I would like to make the following observations in order to provide the trial court with some *109 measure of guidance in ruling on the motion to suppress. (1) I harbor considerable doubt whether a police officer who approaches a suspect at gunpoint and with the intent to search the suspect for weapons can be fairly said to be making a Terry[3] stop rather than an arrest. On remand, the trial court should determine whether Officer Howell was actually trying to make an arrest, and not just a Terry stop. (2) If the trial court determines that Howell was attempting to make a Terry stop, the court should then determine whether Howell reasonably believed that Sangster was armed and dangerous. (3) More fundamentally, I take issue with the trial court's assertion that the Fourth Amendment to the United States Constitution was inapplicable to the seizure of the weapon introduced at trial. The court was apparently under the impression that, since Sangster had allegedly thrown the weapon from his vehicle, he had not been "searched" and that therefore his right to be free from unreasonable searches and seizures had not been violated.[4] This analysis misses the point. It is irrelevant that the gun seized by the police was not taken from Sangster's person. This, *110 rather, is the dispositive inquiry: Did Officer Howell unlawfully attempt to detain or arrest Sangster? If so, the weapon seized by the police was clearly obtained as a result of this unlawful action and must be suppressed as fruit of the poisonous tree.

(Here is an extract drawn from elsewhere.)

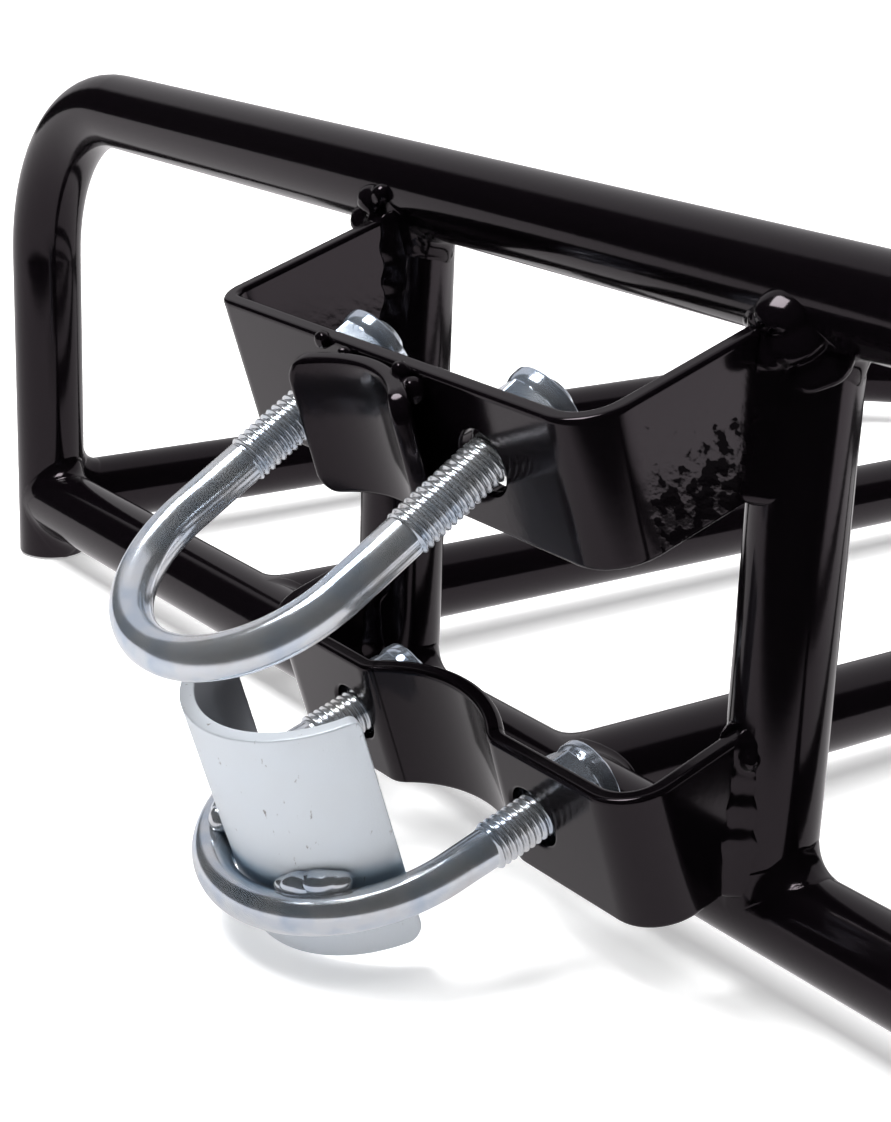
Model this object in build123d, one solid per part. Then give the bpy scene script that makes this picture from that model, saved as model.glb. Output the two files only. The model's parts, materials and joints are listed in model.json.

Finally, I address Sangster's contention that the trial court erred by refusing to instruct the jury on the lesser offense of attempted carrying of a concealed weapon. Attempted carrying of a concealed weapon is not a necessarily lesser included offense of carrying a pistol in an automobile. Cf. People v Adams, 416 Mich. 53; 330 NW2d 634 (1982). Although attempted carrying of a concealed weapon may be a cognate offense of carrying a pistol in an automobile, I am convinced that the evidence produced at trial did not support an instruction on attempted carrying of a concealed weapon. I find, therefore, that the trial court did not err in refusing to give such an instruction. See People v Adams, supra.
NOTES
[*]  Circuit judge, sitting on the Court of Appeals by assignment.
[1]  The prosecution did not seek to introduce evidence of the 1978 felonious assault conviction at trial.
[2]  To the extent that People v Lytal, 96 Mich. App. 140; 292 NW2d 498 (1980), lv gtd 409 Mich. 923 (1980), and People v Taylor, 98 Mich. App. 685; 296 NW2d 631 (1980), hold to the contrary, we believe that they were incorrectly decided.
[3]  Terry v Ohio, 392 U.S. 1; 88 S. Ct. 1868; 20 L. Ed. 2d 889 (1968).
[4]  The court issued its ruling in the following manner:

"The Court: So it's clear, if that is the case and the court remembers very well the fact situation of that case, there was no search of the defendant. As to come under the constitutional right to be free from unreasonable searches and seizures.
"Therefore, under the facts of that case, the motion to suppress which is a harsh remedy under our law if there is an illegal search; that doesn't apply. This was not a case where the weapon was taken from the person of the defendant or from his vehicle but the transcript of that particular hearing shows that the defendant took off in the car when approached by a police officer. In the ensuing chase, the defendant threw the gun out in the presence of the police officer who so testified.
"So the court on that grounds would not suppress the evidence in this case, so the motion to suppress is denied and this case will be tomorrow morning."